What else would he have written if he had lived? For that matter, how much more would Fitzgerald have produced if he hadn't died prematurely at forty-four himself?

Fortunately, neither author took forever to learn his craft. The Day of the Locust was published when West was thirty-six about five years after his first novel appeared. He wasn't as quick off the mark as Fitzgerald who published This Side of Paradise at twenty-four and The Great Gatsby at twenty-nine.

That authors must serve a long apprenticeship is, I think, something those of us with a few decent ideas and a smidgeon of talent tell ourselves so as to feel better. Writers with great ideas and great talent don't need to crank out millions of words or mature for decades before they can write. They manage to learn all the techniques that are supposed to be so difficult to master by their mid-twenties or before.

Thomas Wolfe's Look Homeward Angel was published when he was twenty-nine. Stephen Crane's The Red Badge of Courage came out when he was twenty-four. And just as well since those authors died at the ages of thirty-seven and twenty-eight respectively.

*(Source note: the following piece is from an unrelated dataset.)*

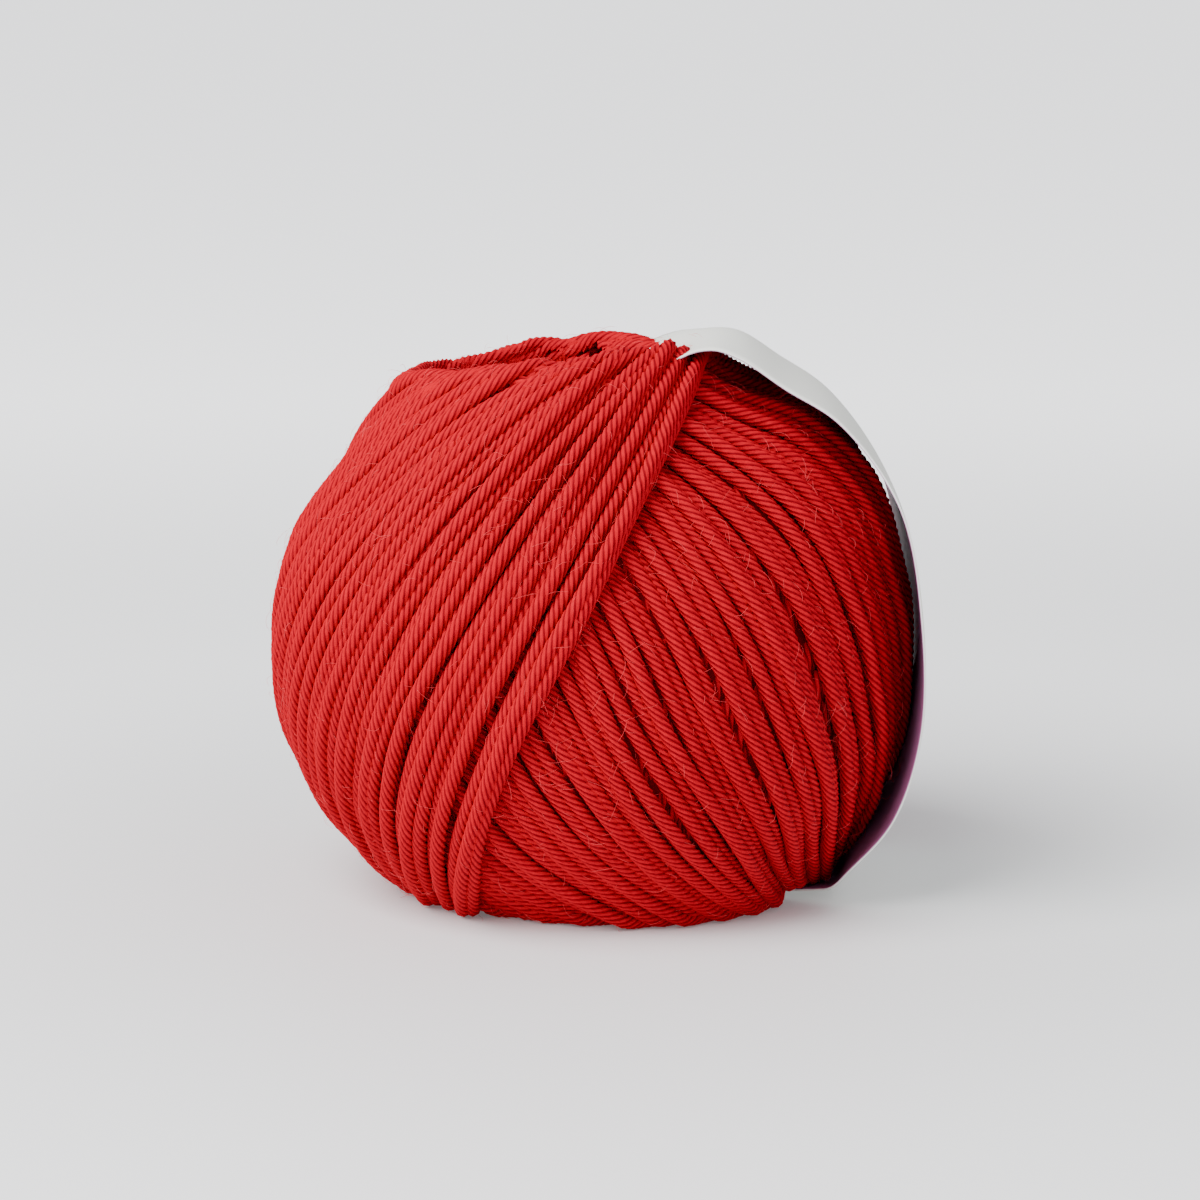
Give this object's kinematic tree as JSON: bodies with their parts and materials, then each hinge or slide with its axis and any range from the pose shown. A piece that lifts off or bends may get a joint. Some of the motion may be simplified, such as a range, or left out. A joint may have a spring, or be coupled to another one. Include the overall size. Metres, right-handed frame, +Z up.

The idea that writing a book is hard, in the sense that it is a difficult task to bring off properly, is true only for writers who are less skilled. Like anything else -- from juggling to chess -- writing is easy for those who are particularly good at it and hard, or impossible, for those who are not. Which is fortunate considering the many authors who died young and would never have produced their great works if they had had to spend long apprenticeships.

As for myself, I try to keep my modest writing career in perspective. It isn't that I have achieved remarkable things, or am ever likely to pen The Great American Novel, but I take pride in having managed to succeed beyond my talent.

I do at times think it would be a fine thing to be possessed of a great talent. Most of us have proably thought that. A friend of mine used to insist that he would rather live forty years as Elvis than eighty or ninety as himself. It was all theoretical because he clearly wasn't Elvis. He wasn't even Jim Morrison, whose gestures he liked to practice in the bathroom mirror, and who died at twenty-seven. My friend never reckoned he would have preferred to be born as Morrison. Whether it was because twenty-seven, as opposed to forty, was just too young to die no matter who you were, or whether he didn't rate being Morrison as highly as being Elvis, or at what age he would have been willing to die to be Morrison, I can't say.

Unfortunately, I wasn't born with the ability to write books as well as Nathanael West but I guess I am lucky to be still be around at fifty-nine to keep trying.